AUTHOR(S): Helen Kelly, Kate McKenna
KEY CONTACT(S): Helen Kelly, Kate McKenna
PRACTICE AREA GROUP: EU, Competition and Regulatory
DATE: 02.01.2019

The Minister for Business, Enterprise and Innovation, Heather Humphries, laid the Competition Act 2002 (Section 27) Order 2018 (the “Order”) before the Houses of the Oireachtais on 3 October 2018.

From 1 January 2019, the financial thresholds for the mandatory notification of mergers and acquisitions to the Competition and Consumer Protection Commission (the “CCPC”) have increased to: (i) €60,000,000 for the aggregate turnover in the State of the undertakings involved; and (ii) €10,000,000 for the turnover in the State of at least two of the undertakings involved (both in the last financial year).  The previous financial thresholds were €50,000,000 and €3,000,000 respectively.

Context for Change

The new thresholds follow a public consultation process launched by the Department of Business, Enterprise and Innovation (the “DBEI”), in September 2017.  In this consultation, the DBEI noted that when compared internationally, the previous Irish financial thresholds were considerably lower than other similar jurisdictions and that by increasing the financial thresholds, this would reduce the number of CCPC merger notifications by 38% (based on CCPC notifications in 2015 and 2016).

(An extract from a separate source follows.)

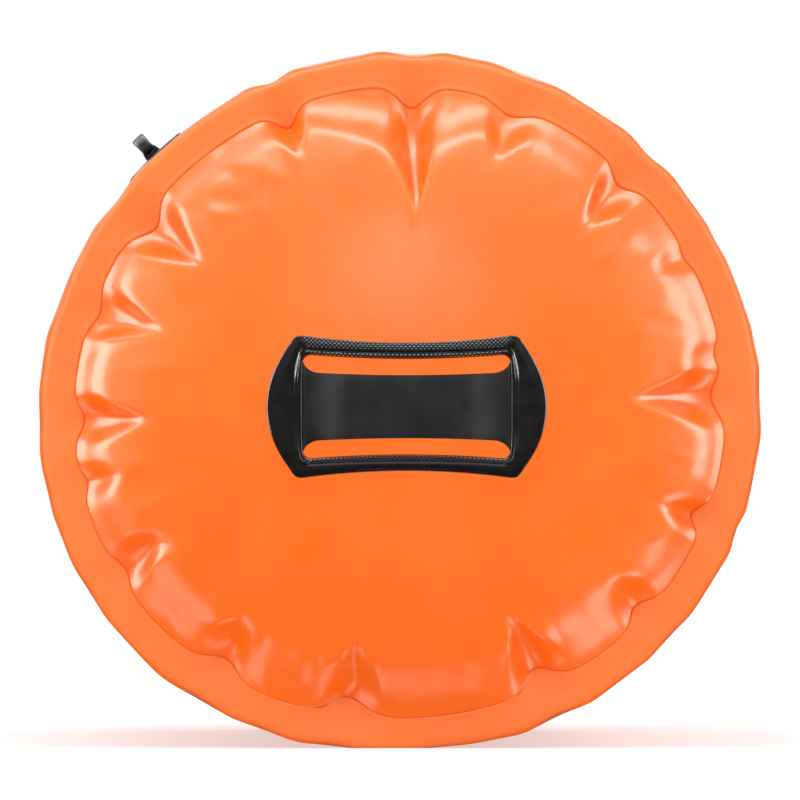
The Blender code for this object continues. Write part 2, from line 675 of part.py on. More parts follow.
def main():
    clear_scene()
    orange = make_material("coated_fabric_orange", (0.93, 0.19, 0.03), 0.42)
    rubber = make_material("welded_black_patch", (0.018, 0.016, 0.015), 0.45)
    webbing = make_material("black_webbing", (0.02, 0.02, 0.021), 0.75)
    plastic = make_material("black_buckle_plastic", (0.03, 0.03, 0.032), 0.35)
    strip = make_material("stiffener_plastic", (0.75, 0.75, 0.72), 0.5)
    metal = make_material("rivet_metal", (0.55, 0.55, 0.56), 0.3, 1.0)
    build_body_tube(orange)
    build_base_disc(orange)
    build_wall_seam_strip(orange)
    build_lash_patch(rubber)
    build_lash_bridge(rubber)
    build_side_patch(rubber)
    build_side_keeper(webbing)
    build_side_ring(plastic)
    build_neck_panel(orange)
    build_closure(orange, webbing, plastic, strip, metal)


main()
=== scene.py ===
"""Looks of the roll-top dry bag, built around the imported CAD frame. Metres, +Z up, base facing -Y."""

import math

import bmesh
import bpy
import numpy as np
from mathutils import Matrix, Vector


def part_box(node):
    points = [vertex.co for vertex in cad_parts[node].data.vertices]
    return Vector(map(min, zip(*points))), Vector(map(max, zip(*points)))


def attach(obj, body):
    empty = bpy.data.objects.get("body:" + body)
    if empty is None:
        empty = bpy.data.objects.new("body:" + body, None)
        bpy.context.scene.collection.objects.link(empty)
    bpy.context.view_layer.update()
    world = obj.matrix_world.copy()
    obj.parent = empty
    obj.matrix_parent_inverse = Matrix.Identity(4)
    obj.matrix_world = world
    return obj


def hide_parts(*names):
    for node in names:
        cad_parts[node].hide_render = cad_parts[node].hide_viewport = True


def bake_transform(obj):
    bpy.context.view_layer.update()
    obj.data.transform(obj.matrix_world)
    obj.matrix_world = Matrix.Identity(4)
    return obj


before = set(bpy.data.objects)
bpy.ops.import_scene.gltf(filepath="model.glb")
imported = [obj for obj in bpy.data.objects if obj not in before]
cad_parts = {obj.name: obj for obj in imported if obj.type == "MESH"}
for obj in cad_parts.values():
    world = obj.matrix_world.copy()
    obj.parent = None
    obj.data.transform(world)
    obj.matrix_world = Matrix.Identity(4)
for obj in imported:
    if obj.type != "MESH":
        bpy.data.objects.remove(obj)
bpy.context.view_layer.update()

# Places read from the frame.
TUBE_LOW, TUBE_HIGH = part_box("body_tube")
DISC_LOW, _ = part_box("base_disc")
PATCH_LOW, PATCH_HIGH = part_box("lash_patch")
SIDE_LOW, SIDE_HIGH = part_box("side_patch")
ROLL_LOW, ROLL_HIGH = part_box("roll_wrap")
SOCKET_LOW, SOCKET_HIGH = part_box("buckle_socket")
BAND_Y = TUBE_LOW.y
SHOULDER_Y = TUBE_HIGH.y
CROWN = BAND_Y - DISC_LOW.y
AXIS_Z = (ROLL_LOW.z + ROLL_HIGH.z) / 2
MEAN_RADIUS = 0.1286

# Base: the seam, the flat band outside it, the round corner to the wall.
SEAM_RADIUS = 0.1165
CROWN_RADIUS = 0.1195
EDGE_WIDTH = 0.0066
SEAM_PROUD = 0.0003
LAP_STEP = 0.0003
CORNER_RADIUS = 0.0030
SINK_SHARE = 0.40
DENT_SHARE, HOLLOW_POWER = 0.04, 0.35
STIFF_RADIUS = 0.0500
FABRIC = 0.0006
TAPE_ANGLE, TAPE_HEIGHT, TAPE_HALF_WIDTH = 22.5, 0.00085, 0.0085
WALL_CORNERS = 48

# Fabric grid, and the stretch of wall that is shaped together with the base.
AROUND = 384
BAND_ROWS = 14
RING_STEP = 0.0018
SIM_WALL = 0.075
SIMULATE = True
PRESSURE, FRAMES, BENDING = 5.0, 16, 0.5
SIM_SHARE = 0.7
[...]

The new financial thresholds are to be welcomed as they will reduce the number of mergers that are unnecessarily captured by the mandatory CCPC notification requirement. Therefore, we are unlikely to see a repeat of 2018 where merger notifications increased by 36% (compared to 2017) to a total of 98 CCPC notifications, the highest ever level since the introduction of the Competition Act 2002.  The new financial thresholds should allow the CCPC to better allocate its resources and reduce business costs related to smaller Irish transactions.